A diverse array of machine-learning algorithms has been developed to cover the wide variety of data and problem types exhibited across different machine-learning problems (1, 2). Conceptually, machine-learning algorithms can be viewed as searching through a large space of candidate programs, guided by training experience, to find a program that optimizes the performance metric. Machine-learning algorithms vary greatly, in part by the way in which they represent candidate programs (e.g., decision trees, mathematical functions, and general programming languages) and in part by the way in which they search through this space of programs (e.g., optimization algorithms with well-understood convergence guarantees and evolutionary search methods that evaluate successive generations of randomly mutated programs). Here, we focus on approaches that have been particularly successful to date.

Many algorithms focus on function approximation problems, where the task is embodied in a function (e.g., given an input transaction, output a “fraud” or “not fraud” label), and the learning problem is to improve the accuracy of that function, with experience consisting of a sample of known input-output pairs of the function. In some cases, the function is represented explicitly as a parameterized functional form; in other cases, the function is implicit and obtained via a search process, a factorization, an optimization procedure, or a simulation-based procedure. Even when implicit, the function generally depends on parameters or other tunable degrees of freedom, and training corresponds to finding values for these parameters that optimize the performance metric.

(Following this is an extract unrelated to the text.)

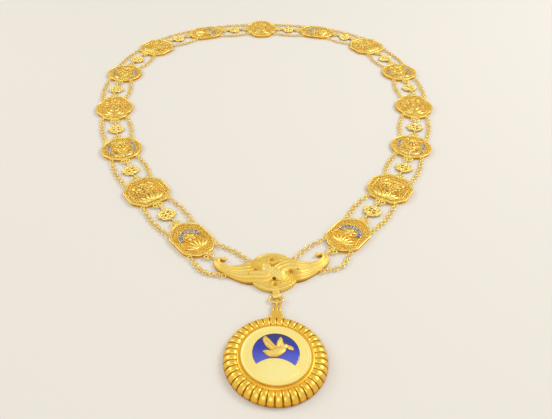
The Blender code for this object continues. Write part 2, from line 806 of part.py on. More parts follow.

Whatever the learning algorithm, a key scientific and practical goal is to theoretically characterize the capabilities of specific learning algorithms and the inherent difficulty of any given learning problem: How accurately can the algorithm learn from a particular type and volume of training data? How robust is the algorithm to errors in its modeling assumptions or to errors in the training data? Given a learning problem with a given volume of training data, is it possible to design a successful algorithm or is this learning problem fundamentally intractable? Such theoretical characterizations of machine-learning algorithms and problems typically make use of the familiar frameworks of statistical decision theory and computational complexity theory. In fact, attempts to characterize machine-learning algorithms theoretically have led to blends of statistical and computational theory in which the goal is to simultaneously characterize the sample complexity (how much data are required to learn accurately) and the computational complexity (how much computation is required) and to specify how these depend on features of the learning algorithm such as the representation it uses for what it learns (3–6). A specific form of computational analysis that has proved particularly useful in recent years has been that of optimization theory, with upper and lower bounds on rates of convergence of optimization procedures merging well with the formulation of machine-learning problems as the optimization of a performance metric (7, 8).

As a field of study, machine learning sits at the crossroads of computer science, statistics and a variety of other disciplines concerned with automatic improvement over time, and inference and decision-making under uncertainty. Related disciplines include the psychological study of human learning, the study of evolution, adaptive control theory, the study of educational practices, neuroscience, organizational behavior, and economics. Although the past decade has seen increased crosstalk with these other fields, we are just beginning to tap the potential synergies and the diversity of formalisms and experimental methods used across these multiple fields for studying systems that improve with experience.